Copy each line of the data below with the word "json".
## start EXERCISE DATA
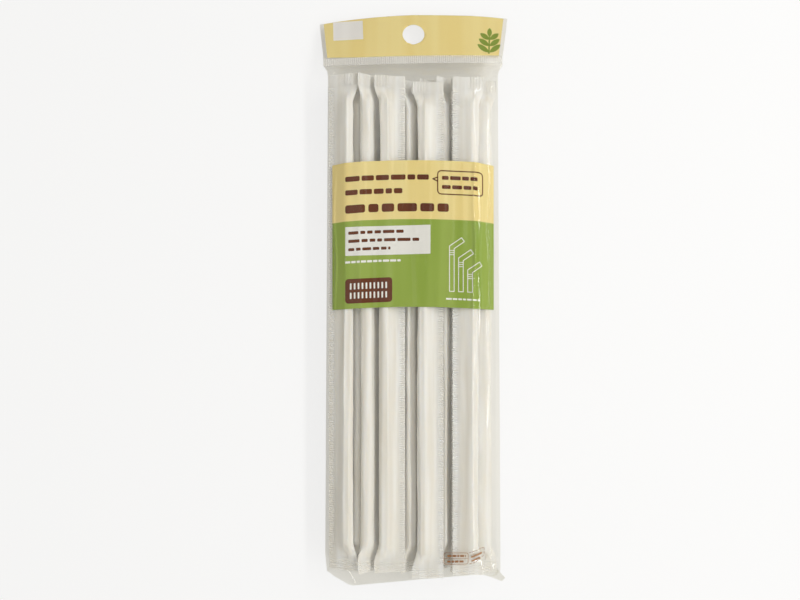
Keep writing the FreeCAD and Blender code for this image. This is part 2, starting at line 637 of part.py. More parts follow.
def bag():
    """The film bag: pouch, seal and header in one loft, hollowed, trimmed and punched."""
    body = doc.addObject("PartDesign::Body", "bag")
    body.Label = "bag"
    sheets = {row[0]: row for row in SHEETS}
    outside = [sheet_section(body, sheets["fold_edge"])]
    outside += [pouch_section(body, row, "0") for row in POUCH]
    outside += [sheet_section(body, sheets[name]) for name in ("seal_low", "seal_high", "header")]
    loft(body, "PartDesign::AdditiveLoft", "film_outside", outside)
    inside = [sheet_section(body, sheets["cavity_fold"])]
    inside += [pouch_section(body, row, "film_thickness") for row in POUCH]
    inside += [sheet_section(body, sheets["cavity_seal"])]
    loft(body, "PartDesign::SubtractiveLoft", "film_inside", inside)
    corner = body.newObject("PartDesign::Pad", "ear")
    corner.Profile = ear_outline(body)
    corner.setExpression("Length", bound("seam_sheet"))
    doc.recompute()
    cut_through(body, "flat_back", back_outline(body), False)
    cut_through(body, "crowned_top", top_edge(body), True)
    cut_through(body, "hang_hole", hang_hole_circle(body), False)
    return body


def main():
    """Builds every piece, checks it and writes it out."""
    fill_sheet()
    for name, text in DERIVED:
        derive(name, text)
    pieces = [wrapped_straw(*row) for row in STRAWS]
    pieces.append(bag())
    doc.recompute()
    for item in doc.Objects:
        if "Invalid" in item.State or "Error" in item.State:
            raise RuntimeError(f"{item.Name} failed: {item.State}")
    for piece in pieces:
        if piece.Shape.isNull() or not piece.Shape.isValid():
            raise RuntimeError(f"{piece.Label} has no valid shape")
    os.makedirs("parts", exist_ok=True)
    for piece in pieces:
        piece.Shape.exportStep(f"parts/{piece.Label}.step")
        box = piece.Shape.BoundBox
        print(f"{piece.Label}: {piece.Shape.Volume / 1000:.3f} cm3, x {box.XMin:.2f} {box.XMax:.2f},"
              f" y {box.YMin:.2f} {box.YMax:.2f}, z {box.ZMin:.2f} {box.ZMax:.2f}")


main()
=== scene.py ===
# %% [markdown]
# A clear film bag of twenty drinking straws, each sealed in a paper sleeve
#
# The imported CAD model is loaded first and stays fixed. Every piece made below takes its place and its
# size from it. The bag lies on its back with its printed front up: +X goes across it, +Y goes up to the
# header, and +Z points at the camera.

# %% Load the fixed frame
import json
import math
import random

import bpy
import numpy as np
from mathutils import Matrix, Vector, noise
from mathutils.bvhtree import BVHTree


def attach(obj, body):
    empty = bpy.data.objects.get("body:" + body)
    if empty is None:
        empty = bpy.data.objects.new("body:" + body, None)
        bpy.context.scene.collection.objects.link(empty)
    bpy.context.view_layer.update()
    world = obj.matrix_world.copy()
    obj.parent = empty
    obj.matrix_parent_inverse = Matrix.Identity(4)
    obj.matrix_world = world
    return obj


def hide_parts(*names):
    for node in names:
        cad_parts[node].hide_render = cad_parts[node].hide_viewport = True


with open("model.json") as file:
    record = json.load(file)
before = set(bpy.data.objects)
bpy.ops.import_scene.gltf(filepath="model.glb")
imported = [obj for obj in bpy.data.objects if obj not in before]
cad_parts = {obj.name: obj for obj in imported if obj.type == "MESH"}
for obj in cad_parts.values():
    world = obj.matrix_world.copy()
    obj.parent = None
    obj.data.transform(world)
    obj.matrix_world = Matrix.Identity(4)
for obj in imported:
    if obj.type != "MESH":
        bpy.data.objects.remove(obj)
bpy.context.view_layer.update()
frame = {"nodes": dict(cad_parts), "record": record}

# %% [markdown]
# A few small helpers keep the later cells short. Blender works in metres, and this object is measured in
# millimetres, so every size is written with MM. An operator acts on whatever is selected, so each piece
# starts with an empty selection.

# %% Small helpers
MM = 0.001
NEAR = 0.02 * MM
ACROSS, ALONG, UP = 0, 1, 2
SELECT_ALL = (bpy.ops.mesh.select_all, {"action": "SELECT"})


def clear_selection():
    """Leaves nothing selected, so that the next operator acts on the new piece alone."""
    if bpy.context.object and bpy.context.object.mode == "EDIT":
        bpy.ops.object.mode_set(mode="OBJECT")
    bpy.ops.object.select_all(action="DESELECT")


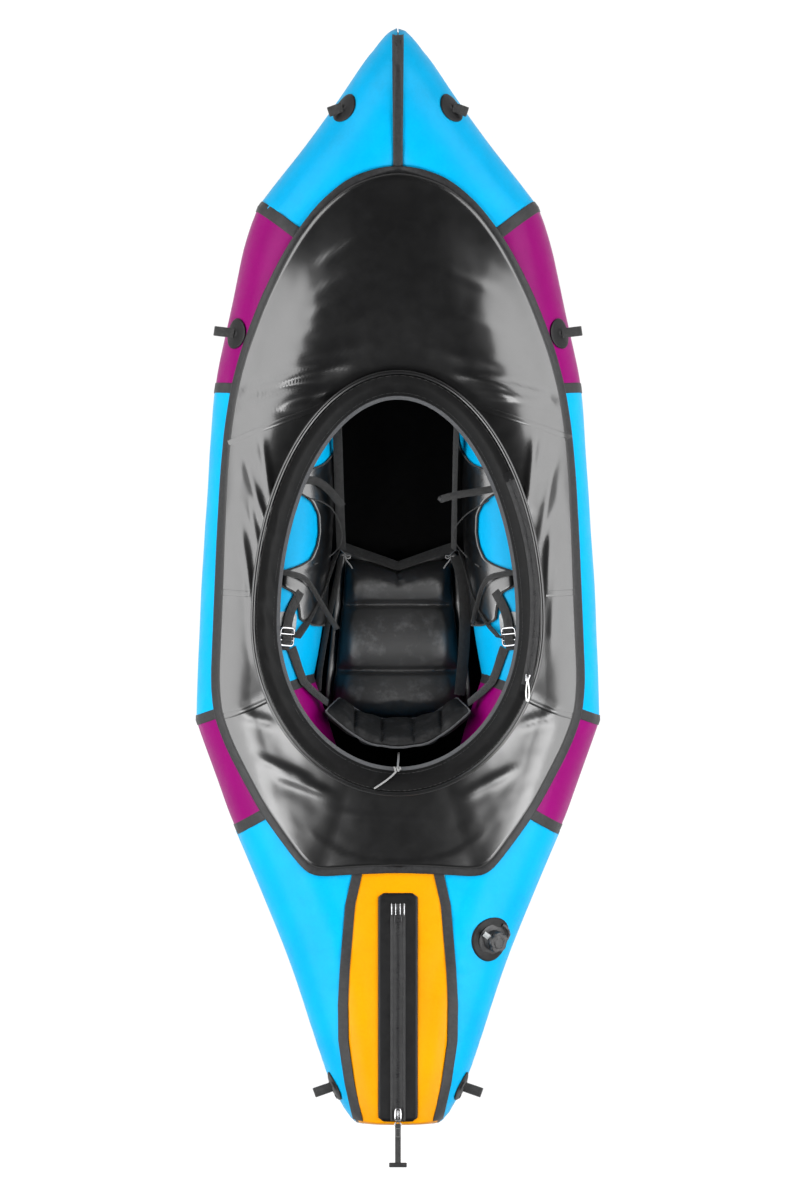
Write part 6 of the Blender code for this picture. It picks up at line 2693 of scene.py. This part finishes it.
## end EXERCISE DATA
▶ _TASK RESPONSE_:
import json
with open("model.json") as file:
    record = json.load(file)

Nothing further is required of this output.